Title :
Fast and lightweight support for nested parallelism on cluster-based embedded many-cores
Author :
Marongiu, Andrea ; Burgio, Paolo ; Benini, Luca
Author_Institution :
DEIS, Univ. of Bologna, Bologna, Italy
Abstract :
Several recent many-core accelerators have been architected as fabrics of tightly-coupled shared memory clusters. A hierarchical interconnection system is used - with a crossbar-like medium inside each cluster and a network-on-chip (NoC) at the global level - which make memory operations non-uniform (NUMA). Nested parallelism represents a powerful programming abstraction for these architectures, where a first level of parallelism can be used to distribute coarse-grained tasks to clusters, and additional levels of fine-grained parallelism can be distributed to processors within a cluster. This paper presents a lightweight and highly optimized support for nested parallelism on cluster-based embedded many-cores.
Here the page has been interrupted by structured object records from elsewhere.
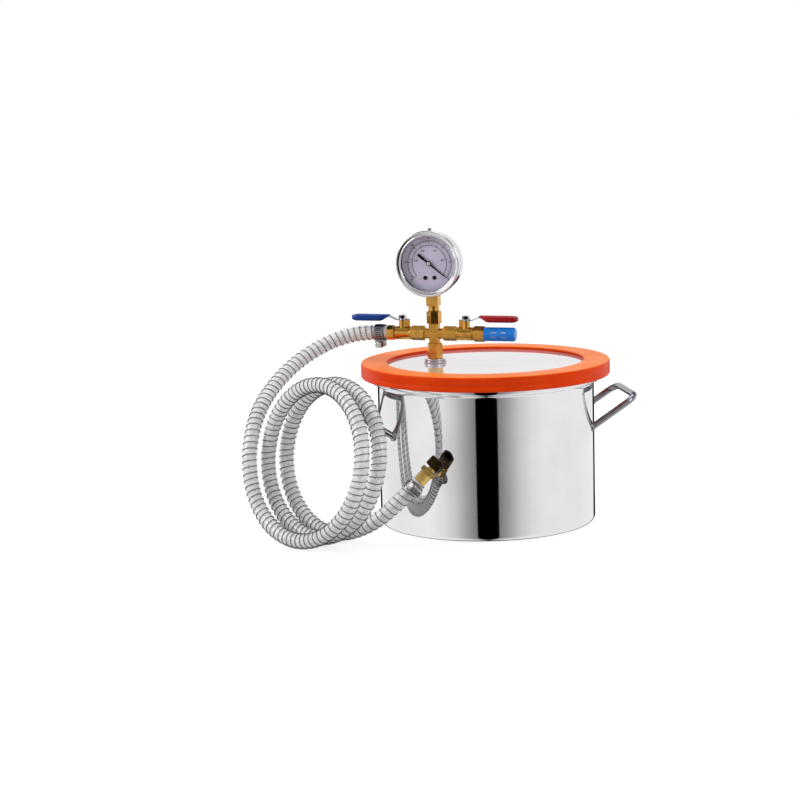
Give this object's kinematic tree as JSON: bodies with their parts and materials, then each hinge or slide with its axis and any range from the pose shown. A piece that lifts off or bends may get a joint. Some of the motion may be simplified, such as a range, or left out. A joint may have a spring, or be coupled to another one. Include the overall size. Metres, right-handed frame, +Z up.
{
  "type": "vacuum chamber",
  "caption": "Round steel degassing pot with a gasketed clear lid, a brass manifold with gauge and ball valves, an air filter and a coiled clear hose.",
  "frame": {"origin": "centre of the pot's bottom face, where it stands", "axes": "+Z up, +X along the manifold's run towards the air filter, the gauge faces -Y"},
  "size_m": [0.4188, 0.3804, 0.3401],
  "materials": {
    "polished_steel": "polished stainless sheet",
    "handle_steel": "bent stainless rod",
    "silicone": "moulded orange silicone",
    "acrylic": "clear cast acrylic",
    "washer_steel": "pressed steel washer",
    "brass": "turned and forged brass",
    "bronze": "phosphor bronze spring tube",
    "filter_plastic": "moulded plastic with slots",
    "filter_foam": "porous filter tube",
    "plated_steel": "bright plated steel",
    "dark_steel": "dark plated steel",
    "clear_pvc": "clear hose with a wire helix",
    "gauge_steel": "polished stainless steel",
    "gauge_glass": "flat clear lens",
    "seal_rubber": "black rubber",
    "dial_paint": "printed dial plate",
    "needle_black": "black painted pointer",
    "clamp_steel": "worm drive clamp, zinc plated",
    "ptfe": "turned fluoropolymer",
    "lever_steel": "stamped and plated lever",
    "left_sleeve_vinyl": "dipped blue vinyl sleeve",
    "right_sleeve_vinyl": "dipped red vinyl sleeve",
    "nut_chrome": "plated flange nut"
  },
  "bodies": {
    "chamber": {"pot": "polished_steel", "handle_right": "handle_steel", "handle_left": "handle_steel", "lid_gasket": "silicone", "lid_plate": "acrylic", "lid_washer_lower": "washer_steel", "lid_washer_upper": "washer_steel", "lid_washer_under": "washer_steel", "lid_nut": "brass", "lid_coupling": "brass", "manifold_cross": "brass", "gauge_coupling": "brass", "filter_base": "brass", "filter_cap": "filter_plastic", "filter_element": "filter_foam", "hose_barb": "brass", "hose_end_barb": "brass", "near_clamp_band": "clamp_steel", "near_clamp_housing": "clamp_steel", "near_clamp_screw": "plated_steel", "far_clamp_band": "clamp_steel", "far_clamp_housing": "clamp_steel", "far_clamp_screw": "plated_steel", "hose_run": "clear_pvc", "hose_coil": "clear_pvc", "hose_tail": "clear_pvc", "gauge_case": "gauge_steel", "gauge_bezel": "gauge_steel", "gauge_lens": "gauge_glass", "gauge_lens_seal": "seal_rubber", "gauge_dial": "dial_paint", "gauge_dial_screws": "plated_steel", "gauge_movement": "brass", "gauge_socket": "brass", "gauge_bourdon_tube": "bronze", "gauge_fill_plug": "seal_rubber", "left_valve_body": "brass", "left_valve_retainer": "brass", "left_valve_seats": "ptfe", "left_valve_packing": "ptfe", "right_valve_body": "brass", "right_valve_retainer": "brass", "right_valve_seats": "ptfe", "right_valve_packing": "ptfe"},
    "needle": {"gauge_needle": "needle_black"},
    "sector": {"gauge_sector": "brass"},
    "swivel": {"swivel_nut": "dark_steel"},
    "left_valve": {"left_valve_lever": "lever_steel", "left_valve_sleeve": "left_sleeve_vinyl", "left_valve_lever_nut": "nut_chrome", "left_valve_stem": "brass", "left_valve_ball": "plated_steel"},
    "right_valve": {"right_valve_lever": "lever_steel", "right_valve_sleeve": "right_sleeve_vinyl", "right_valve_lever_nut": "nut_chrome", "right_valve_stem": "brass", "right_valve_ball": "plated_steel"}
  },
  "joints": [
    {"name": "left_lever", "type": "hinge", "parent": "chamber", "child": "left_valve", "pos_m": [-0.0962, -0.008, 0.2185], "axis": [0, 0, -1], "range_deg": [0, 90]},
    {"name": "right_lever", "type": "hinge", "parent": "chamber", "child": "right_valve", "pos_m": [-0.0198, -0.008, 0.2185], "axis": [0, 0, -1], "range_deg": [0, 90]},
    {"name": "needle_turn", "type": "hinge", "parent": "chamber", "child": "needle", "pos_m": [-0.05947, -0.008, 0.30008], "axis": [0, -1, 0], "range_deg": [0, 260]},
    {"name": "sector_turn", "type": "hinge", "parent": "chamber", "child": "sector", "pos_m": [-0.05905, -0.008, 0.28019], "axis": [0, -1, 0], "range_deg": [-26, 0]},
    {"name": "nut_spin", "type": "hinge", "parent": "chamber", "child": "swivel", "pos_m": [-0.0228, -0.14151, 0.08603], "axis": [0.6571, 0.2997, 0.6917], "continuous": true}
  ],
  "couplings": [
    {"joint": "sector_turn", "follows": "needle_turn", "ratio": -0.1}
  ]
}
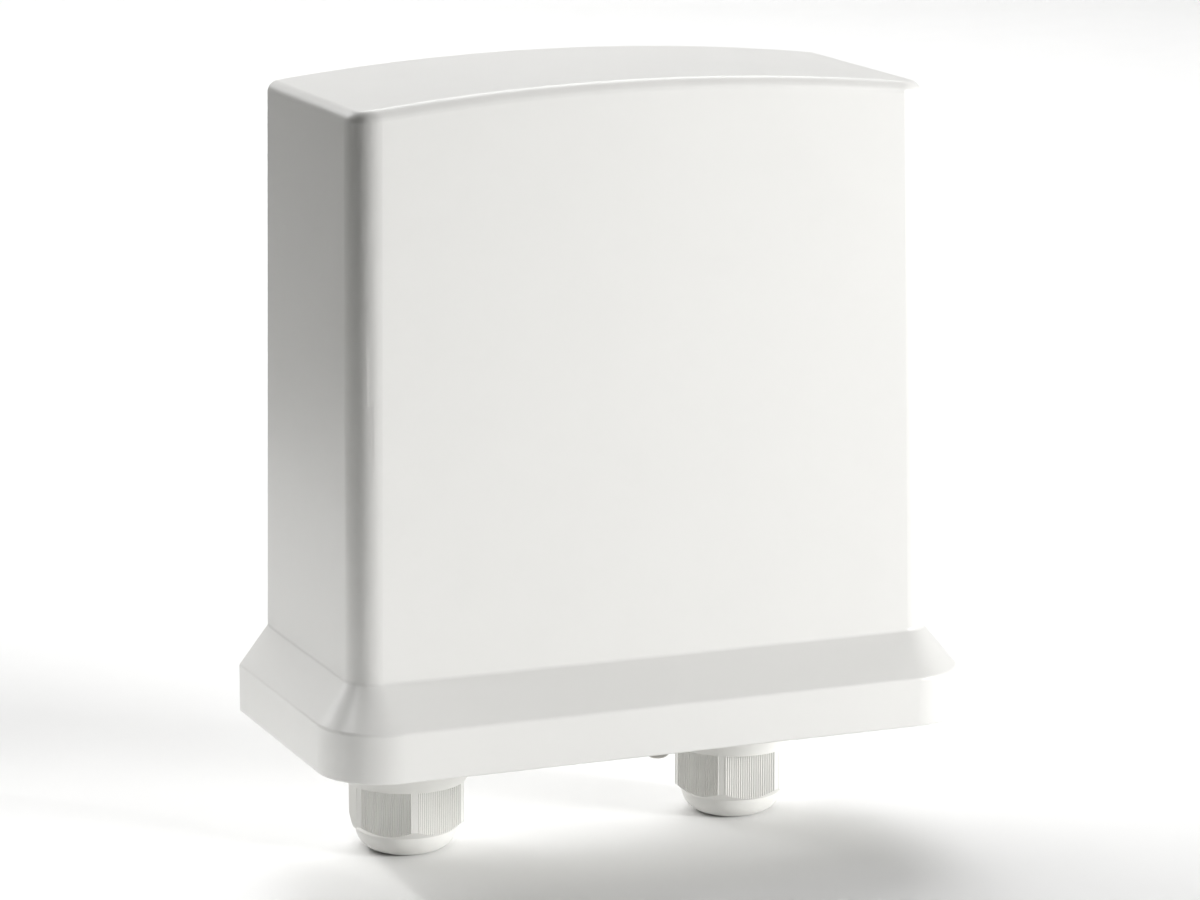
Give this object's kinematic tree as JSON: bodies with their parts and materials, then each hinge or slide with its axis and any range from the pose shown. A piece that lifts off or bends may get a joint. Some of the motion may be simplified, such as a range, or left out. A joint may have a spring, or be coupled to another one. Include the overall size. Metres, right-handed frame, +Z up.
{
  "type": "outdoor mains adapter box",
  "caption": "White outdoor wall box with a hood-shaped cover, flared skirt and cable glands underneath, holding a toroidal mains transformer and a terminal board.",
  "frame": {"origin": "centre of the four wall screw holes, on the wall plane", "axes": "+X to the right seen from the front, +Y into the wall, +Z up"},
  "size_m": [0.165, 0.0779, 0.1954],
  "materials": {
    "cover_plastic": "satin moulded, off-white",
    "housing_plastic": "moulded, off-white",
    "gland_nylon": "moulded nylon, white",
    "seal_rubber": "matte",
    "screw_seal": "natural nylon",
    "stainless_screw": "polished stainless steel",
    "brass": "turned",
    "galvanised_steel": "zinc coated",
    "zinc_screw": "zinc plated",
    "winding_tape": "yellow polyester tape",
    "core_steel": "wound silicon steel strip",
    "board_laminate": "glass-epoxy laminate",
    "terminal_green": "polyamide",
    "tinned_metal": "tinned",
    "fuse_glass": "clear",
    "clear_cover": "clear polycarbonate",
    "varistor_blue": "epoxy dipped",
    "lead_insulation": "silicone insulation"
  },
  "bodies": {
    "housing": {"rear_housing": "housing_plastic", "cover_gasket": "seal_rubber", "gland_body_left": "gland_nylon", "gland_body_right": "gland_nylon", "gland_washer_left": "seal_rubber", "gland_washer_right": "seal_rubber", "gland_locknut_left": "gland_nylon", "gland_locknut_right": "gland_nylon", "chassis_plate": "galvanised_steel", "chassis_screws": "zinc_screw", "transformer_core": "core_steel", "transformer_winding": "winding_tape", "transformer_pads": "seal_rubber", "transformer_clamp": "galvanised_steel", "transformer_bolt": "galvanised_steel", "transformer_nut": "galvanised_steel", "terminal_board": "board_laminate", "board_standoffs": "brass", "board_screws": "zinc_screw", "mains_terminal_block": "terminal_green", "output_terminal_block": "terminal_green", "mains_terminal_screws": "zinc_screw", "output_terminal_screws": "zinc_screw", "fuse_clips": "tinned_metal", "surge_varistor": "varistor_blue", "primary_leads": "lead_insulation", "secondary_leads": "lead_insulation", "earth_stud": "brass", "earth_nut": "brass"},
    "cover": {"cover": "cover_plastic", "cover_insert": "brass"},
    "cover_screw_seal": {"cover_screw_seal": "screw_seal"},
    "cover_screw": {"cover_screw": "stainless_screw"},
    "gland_seal_left": {"gland_seal_left": "seal_rubber"},
    "gland_nut_left": {"gland_nut_left": "gland_nylon"},
    "gland_seal_right": {"gland_seal_right": "seal_rubber"},
    "gland_nut_right": {"gland_nut_right": "gland_nylon"},
    "fuse_carrier": {"fuse_cover": "clear_cover", "fuse_tube": "fuse_glass", "fuse_caps": "tinned_metal"}
  },
  "joints": [
    {"name": "cover_slide", "type": "slide", "parent": "housing", "child": "cover", "axis": [0, -1, 0], "range_m": [0, 0.085]},
    {"name": "cover_screw_travel", "type": "slide", "parent": "cover", "child": "cover_screw_seal", "axis": [0, 0, -1], "range_m": [0, 0.006]},
    {"name": "cover_screw_turn", "type": "hinge", "parent": "cover_screw_seal", "child": "cover_screw", "pos_m": [0, -0.0715, -0.086], "axis": [0, 0, -1], "range_deg": [0, 4320]},
    {"name": "gland_travel_left", "type": "slide", "parent": "housing", "child": "gland_seal_left", "axis": [0, 0, -1], "range_m": [-0.00112, 0.006]},
    {"name": "gland_turn_left", "type": "hinge", "parent": "gland_seal_left", "child": "gland_nut_left", "pos_m": [-0.044, -0.0156, -0.106], "axis": [0, 0, -1], "range_deg": [-270, 1440]},
    {"name": "gland_travel_right", "type": "slide", "parent": "housing", "child": "gland_seal_right", "axis": [0, 0, -1], "range_m": [-0.00112, 0.006]},
    {"name": "gland_turn_right", "type": "hinge", "parent": "gland_seal_right", "child": "gland_nut_right", "pos_m": [0.044, -0.0156, -0.106], "axis": [0, 0, -1], "range_deg": [-270, 1440]},
    {"name": "fuse_pull", "type": "slide", "parent": "housing", "child": "fuse_carrier", "axis": [0, -1, 0], "range_m": [0, 0.02]}
  ],
  "couplings": [
    {"joint": "cover_screw_turn", "follows": "cover_screw_travel", "rad_per_m": 12566},
    {"joint": "gland_turn_left", "follows": "gland_travel_left", "rad_per_m": 4188.8},
    {"joint": "gland_turn_right", "follows": "gland_travel_right", "rad_per_m": 4188.8}
  ]
}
We assess the costs to enable multi-level parallelization and demonstrate that our techniques allow to extract high degrees of parallelism.
Keywords :
embedded systems; network-on-chip; shared memory systems; NUMA; NoC; cluster based embedded manycores; fine grained parallelism; hierarchical interconnection system; manycore accelerators; memory operations nonuniform; nested parallelism; network-on-chip; programming abstraction; shared memory clusters; Arrays; Instruction sets; Parallel processing; Programming; Synchronization;
Conference_Titel :
Design, Automation & Test in Europe Conference & Exhibition (DATE), 2012
Conference_Location :
Dresden
Print_ISBN :
978-1-4577-2145-8
DOI :
10.1109/DATE.2012.6176441